2014-07-25 14:49:00

Gaza, si lavora a tregua. La Caritas: situazione umanitaria tragica


Si continua a lavorare per una tregua a Gaza, dove la popolazione palestinese è ormai allo stremo dopo 18 giorni di guerra. Il segretario generale dell’Onu, Ban Ki-moon, ha lanciato un accorato appello per una “pausa umanitaria”. Stamani Ban ha incontrato al Cairo il segretario di Stato Usa, John Kerry, e il ministro degli Esteri egiziano, Sameh Choukri.

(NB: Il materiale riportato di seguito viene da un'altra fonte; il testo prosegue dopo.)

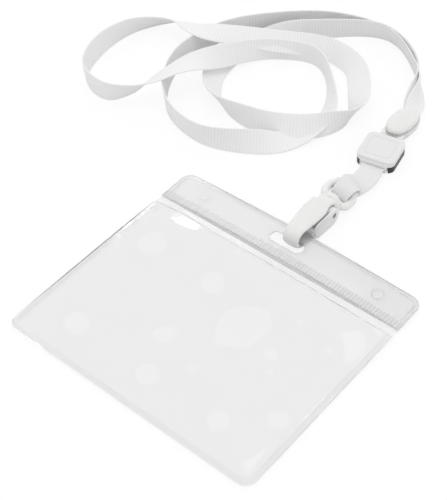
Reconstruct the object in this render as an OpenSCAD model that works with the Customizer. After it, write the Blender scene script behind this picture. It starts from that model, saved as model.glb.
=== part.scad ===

Gli Usa hanno proposto una bozza di accordo che attende la risposta da entrambe le parti: una settimana di stop ai combattimenti, che comincerebbe nel fine-settimana, durante la quale si lavorerebbe a una tregua più duratura e comprensiva. Durante la tregua temporanea, l'esercito israeliano rimarrebbe all'interno della Striscia di Gaza, per continuare a localizzare e distruggere i tunnel. E durante il cessate-il-fuoco, Israele e Hamas dovrebbero sedersi a un tavolo negoziale per definire un'ipotesi di intesa più ampia. Il leader di hamas, Khaled Meshaal, ha detto che vuole la tregua ma che deve essere accompagnata dalla fine del blocco a Gaza. Finora sono oltre 800 i palestinesi che hanno perso la vita, quasi tutti civili. 34 le vittime israeliane. Intanto la situazione è diventata molto tesa anche in Cisgiordania. Almeno tre palestinesi sono rimasti uccisi e 200 feriti in scontri in varie città. Sulla situazione umanitaria, ascoltiamo padre Raed Abusahlia, direttore della Caritas di Gerusalemme, al microfono di Marina Tomarro:

R. – Certamente, Hamas lancia razzi su Israele, ma siamo di fronte all'esercito più forte della regione, il quarto nel mondo, che attacca tutta la Striscia di Gaza, e soprattutto i civili. A causa di questa aggressione, oggi ci sono almeno 150 mila persone che hanno abbandonato le loro case e non sanno dove andare. La maggioranza di loro vive nelle scuole, ma le scuole non sono attrezzate per proteggere i civili: non c’è niente. Noi della Caritas ci siamo occupati di due scuole, provvediamo al loro cibo, all’acqua, al latte per i bambini e al gasolio per il generatore elettrico. Ci stiamo ingegnando quanto possiamo in questi giorni, sperando che la guerra finisca il più presto possibile …

D. – Riescono ad arrivare alcuni aiuti umanitari da fuori o al momento è tutto bloccato?

R. – No, è tutto completamente bloccato! L’Onu cerca di fare entrare un po’ di cibo dalla parte israeliana, ma dalla parte egiziana il passaggio di Rafah è bloccato. In questi 18 giorni, l’hanno aperto per alcune ore per evacuare alcuni feriti verso l’Egitto e la Giordania e per far uscire gli stranieri che abitavano o lavoravano a Gaza. Dunque, anche questa è una situazione drammatica. In più, questi bombardamenti hanno distrutto molto: si parla di almeno 2.000 case interamente distrutte! Dunque, le persone che hanno lasciato le loro case non sanno se - quando alla fine della guerra torneranno - ritroveranno le loro case. Questo non è accettabile e per questo non si può tacere, il mondo deve intervenire e porre fine a questa situazione di guerra.